Excerpted records:
— begin —

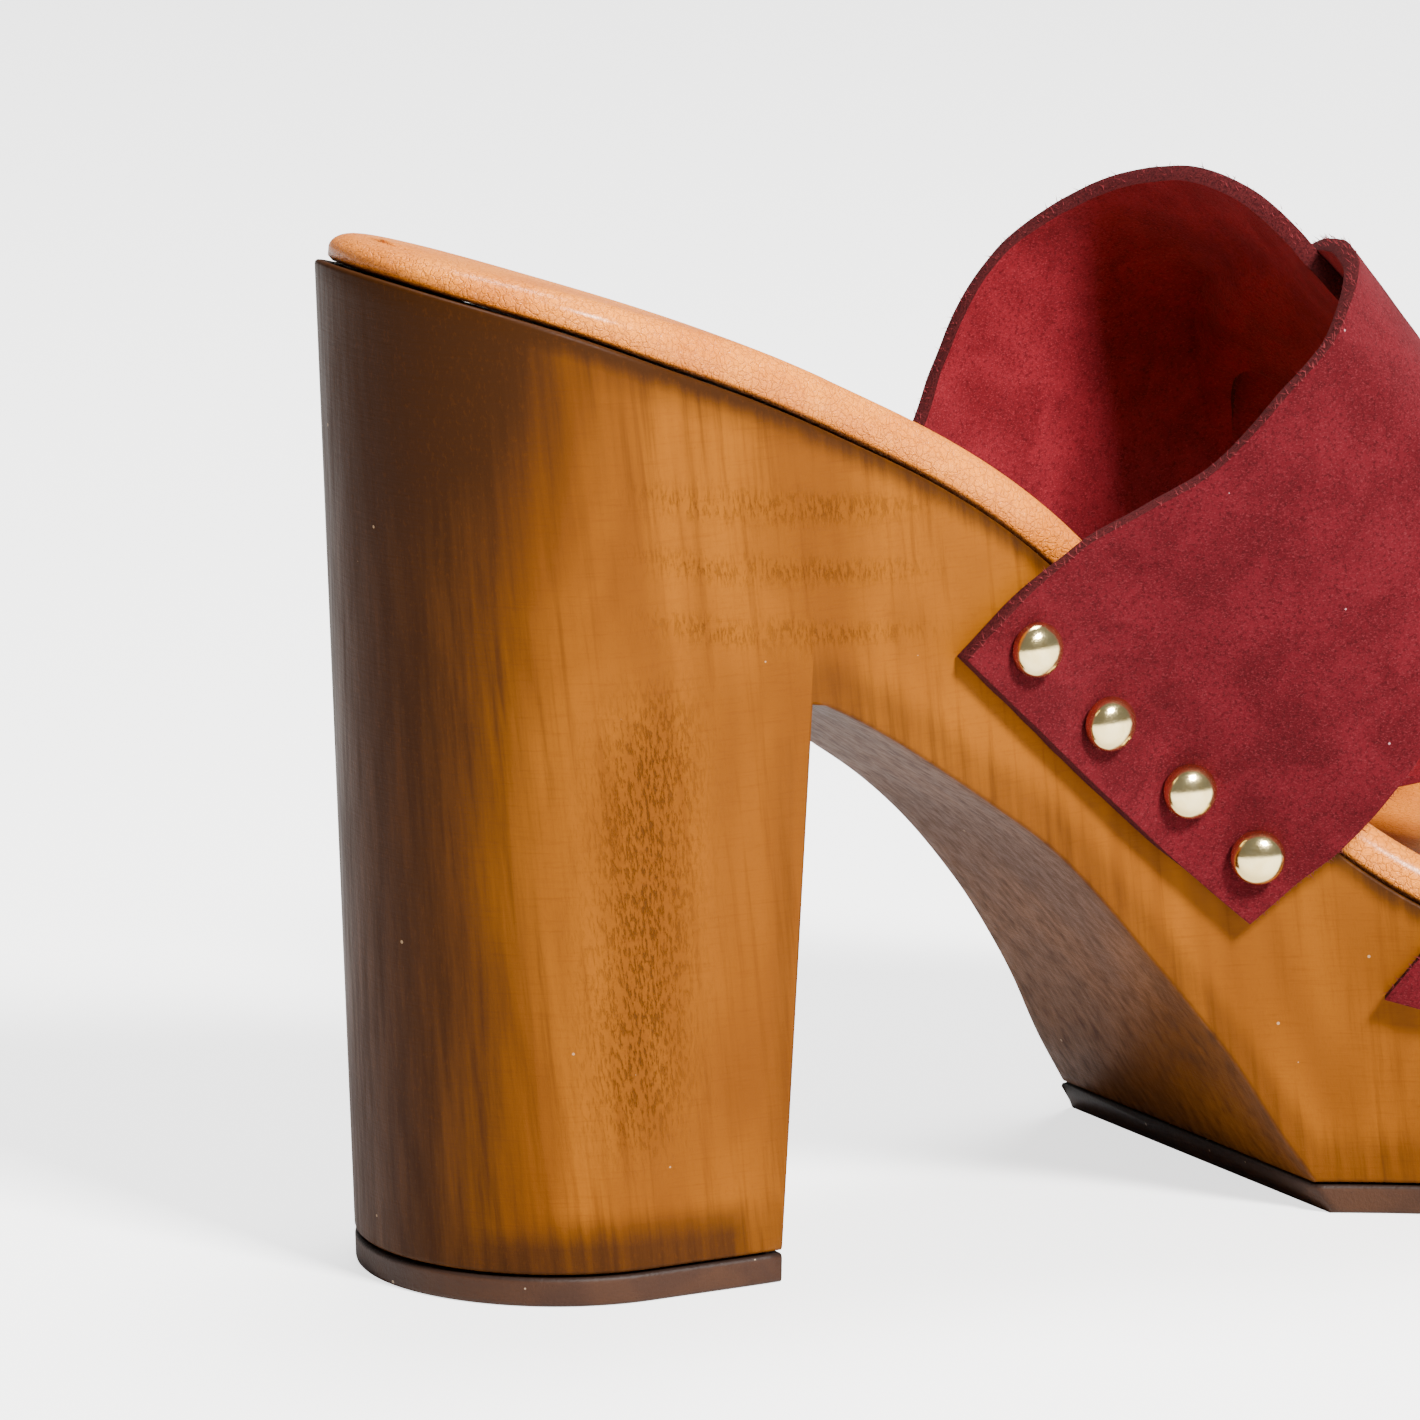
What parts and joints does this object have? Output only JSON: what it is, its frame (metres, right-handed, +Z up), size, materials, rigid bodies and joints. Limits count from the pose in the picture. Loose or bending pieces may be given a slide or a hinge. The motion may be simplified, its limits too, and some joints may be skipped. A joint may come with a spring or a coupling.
{
  "type": "heeled mule",
  "caption": "Open-toed platform mule with a high wooden block heel, a padded leather insole and wide crossed suede straps nailed to the wood.",
  "frame": {"origin": "centre of the heel's round back, on the floor under the heel", "axes": "+X towards the toe, +Y towards the outer side of the foot, +Z up"},
  "size_m": [0.2159, 0.094, 0.1158],
  "materials": {
    "wood": "stained satin lime wood",
    "tread": "matt, stained edge",
    "leather": "satin grain leather",
    "suede": "napped suede",
    "brass": "polished pale brass"
  },
  "bodies": {
    "root": {"wood_sole": "wood", "heel_lift": "tread", "outsole": "tread", "insole": "leather", "upper": "suede", "stud_near_rear_1": "brass", "stud_near_rear_2": "brass", "stud_near_rear_3": "brass", "stud_near_rear_4": "brass", "stud_far_rear_1": "brass", "stud_far_rear_2": "brass", "stud_far_rear_3": "brass", "stud_far_rear_4": "brass", "stud_near_front_1": "brass", "stud_near_front_2": "brass", "stud_near_front_3": "brass", "stud_near_front_4": "brass", "stud_far_front_1": "brass", "stud_far_front_2": "brass", "stud_far_front_3": "brass", "stud_far_front_4": "brass"}
  },
  "joints": []
}
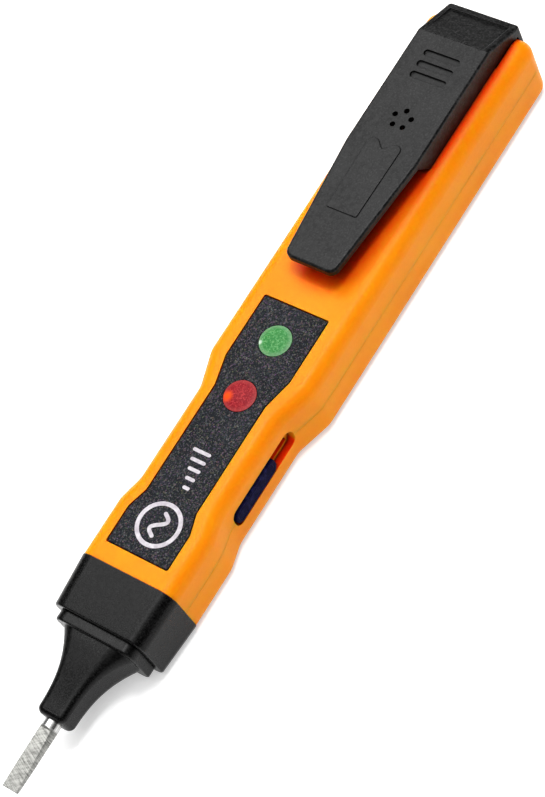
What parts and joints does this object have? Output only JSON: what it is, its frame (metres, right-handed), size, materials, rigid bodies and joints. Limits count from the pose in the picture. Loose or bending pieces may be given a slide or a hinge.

— end —

Exercise task:
Copy all the records above exactly, missing none.

Result:
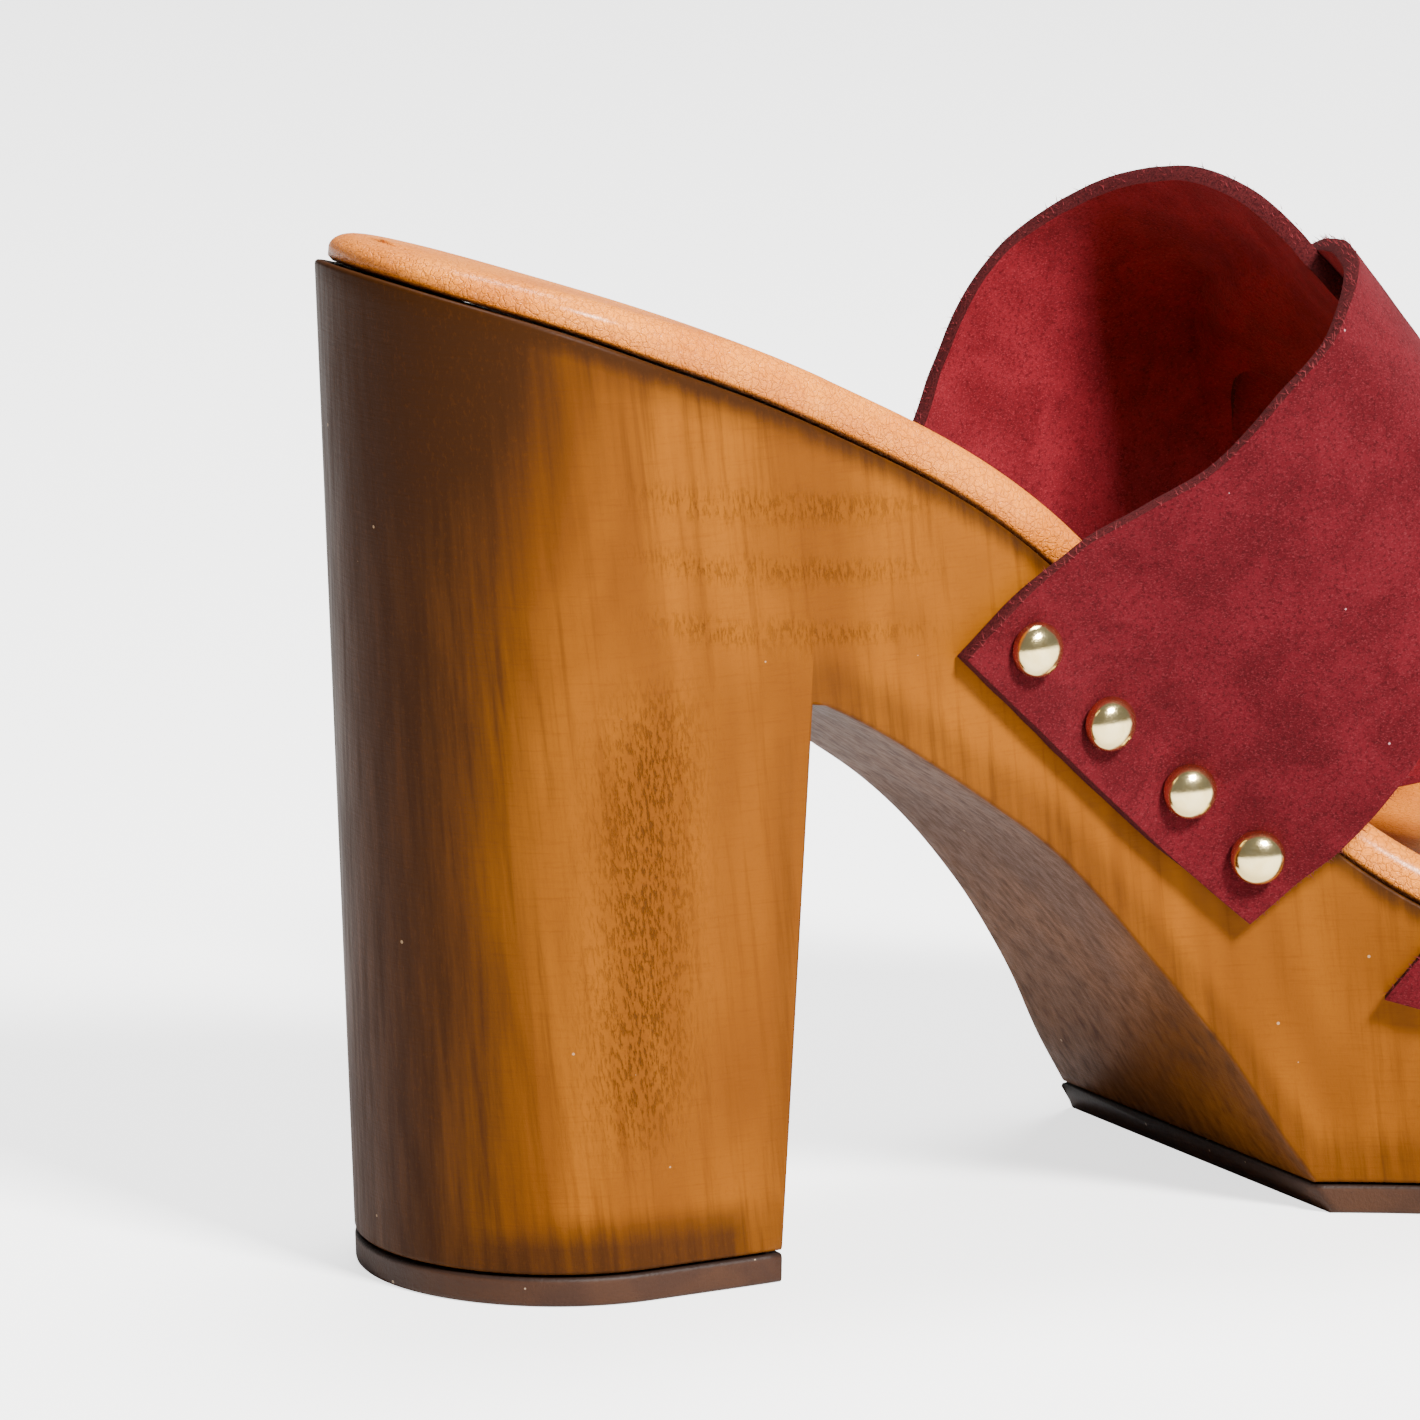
What parts and joints does this object have? Output only JSON: what it is, its frame (metres, right-handed, +Z up), size, materials, rigid bodies and joints. Limits count from the pose in the picture. Loose or bending pieces may be given a slide or a hinge. The motion may be simplified, its limits too, and some joints may be skipped. A joint may come with a spring or a coupling.
{
  "type": "heeled mule",
  "caption": "Open-toed platform mule with a high wooden block heel, a padded leather insole and wide crossed suede straps nailed to the wood.",
  "frame": {"origin": "centre of the heel's round back, on the floor under the heel", "axes": "+X towards the toe, +Y towards the outer side of the foot, +Z up"},
  "size_m": [0.2159, 0.094, 0.1158],
  "materials": {
    "wood": "stained satin lime wood",
    "tread": "matt, stained edge",
    "leather": "satin grain leather",
    "suede": "napped suede",
    "brass": "polished pale brass"
  },
  "bodies": {
    "root": {"wood_sole": "wood", "heel_lift": "tread", "outsole": "tread", "insole": "leather", "upper": "suede", "stud_near_rear_1": "brass", "stud_near_rear_2": "brass", "stud_near_rear_3": "brass", "stud_near_rear_4": "brass", "stud_far_rear_1": "brass", "stud_far_rear_2": "brass", "stud_far_rear_3": "brass", "stud_far_rear_4": "brass", "stud_near_front_1": "brass", "stud_near_front_2": "brass", "stud_near_front_3": "brass", "stud_near_front_4": "brass", "stud_far_front_1": "brass", "stud_far_front_2": "brass", "stud_far_front_3": "brass", "stud_far_front_4": "brass"}
  },
  "joints": []
}
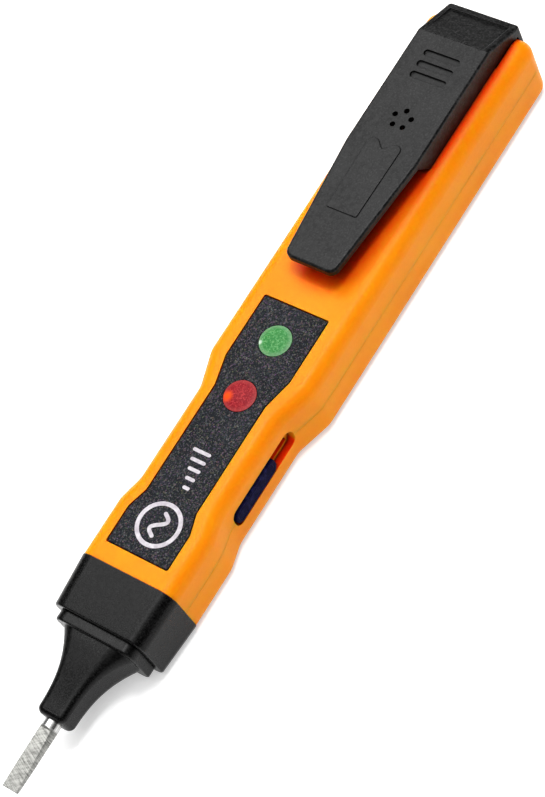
What parts and joints does this object have? Output only JSON: what it is, its frame (metres, right-handed), size, materials, rigid bodies and joints. Limits count from the pose in the picture. Loose or bending pieces may be given a slide or a hinge.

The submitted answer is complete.